Date: 2012
Type: Working Paper
Human Rights and International Economic Law: Common constitutional challenges and changing structures
Working Paper, EUI LAW, 2012/07
PETERSMANN, Ernst-Ulrich, Human Rights and International Economic Law: Common constitutional challenges and changing structures, EUI LAW, 2012/07 - https://hdl.handle.net/1814/21434
Retrieved from Cadmus, EUI Research Repository
This contribution is based on my lecture at the SIDI XVI annual meeting of the Italian Society of International Law in June 2011 at Catania. Section I of this contribution recalls that – due to the ‘dual’ and ‘incomplete nature’ of human rights as positive law and moral rights - the legal protection of ‘inalienable’ human rights risks always remaining contested, especially in international economic law (IEL).
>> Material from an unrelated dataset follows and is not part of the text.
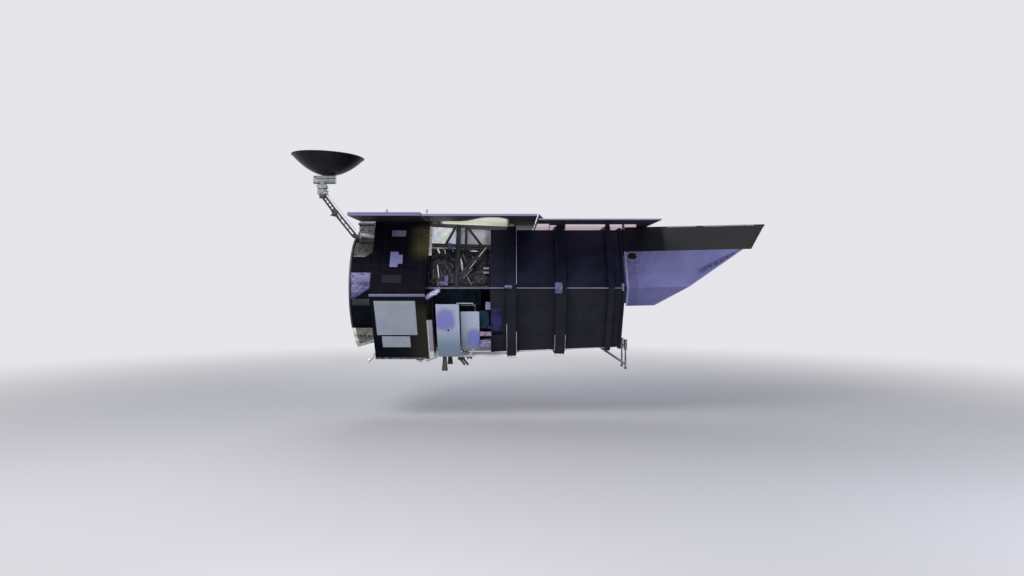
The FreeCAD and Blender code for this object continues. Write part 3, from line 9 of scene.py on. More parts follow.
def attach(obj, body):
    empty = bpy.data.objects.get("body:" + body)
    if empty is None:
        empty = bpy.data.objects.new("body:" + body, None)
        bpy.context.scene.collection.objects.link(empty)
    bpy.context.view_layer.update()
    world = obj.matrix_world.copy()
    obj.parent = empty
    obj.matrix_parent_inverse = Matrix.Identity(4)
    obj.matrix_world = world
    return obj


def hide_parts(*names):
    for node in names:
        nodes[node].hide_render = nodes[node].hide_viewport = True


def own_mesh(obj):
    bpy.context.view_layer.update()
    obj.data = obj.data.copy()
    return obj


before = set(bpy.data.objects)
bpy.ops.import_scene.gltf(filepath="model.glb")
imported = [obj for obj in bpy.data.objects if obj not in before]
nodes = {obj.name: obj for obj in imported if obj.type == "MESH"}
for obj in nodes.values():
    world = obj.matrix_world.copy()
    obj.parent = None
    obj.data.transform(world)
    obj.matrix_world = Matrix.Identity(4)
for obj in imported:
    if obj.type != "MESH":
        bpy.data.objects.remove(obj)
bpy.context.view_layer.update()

In both UN human rights law (HRL) as well as in IEL, the worldwide recognition of ‘duties to protect’ calls for stronger protection of human rights in international economic regulation (II). Human rights, ‘constitutional justice’ and IEL increasingly limit the ‘rules of recognition’ in HRL as well as in IEL (III). The need for ‘institutionalizing public reason’ and the necessary legal ‘balancing’ of civil, political, economic, social and cultural rights call for ‘constitutional’ and ‘cosmopolitan reforms’ of IEL (IV). As in ‘human rights revolutions’, citizens have to ‘struggle for justice’ also in IEL, notably for judicial protection of transnational rule of law with due respect for HRL (V). HRL protects ‘margins of appreciation’ in the domestic implementation of international obligations and requires respect for ‘reasonable disagreement’ on the diverse conceptions of IEL (VI). The increasing recognition of the ‘indivisible’ and ‘inalienable’ nature of human rights, and the worldwide recognition of collective ‘third generation human rights’, reflect the increasing importance of cosmopolitan rights for supplying international public goods more effectively (VII). The ‘collective action problems’ require additional institutional innovation and multilevel constitutional restraints of economic regulation (VIII). Multilevel governance of human rights and of IEL must be coordinated through multilevel ‘constitutional bottom-up pluralism’ and through multilevel judicial protection of transnational rule of law for the benefit of citizens (IX).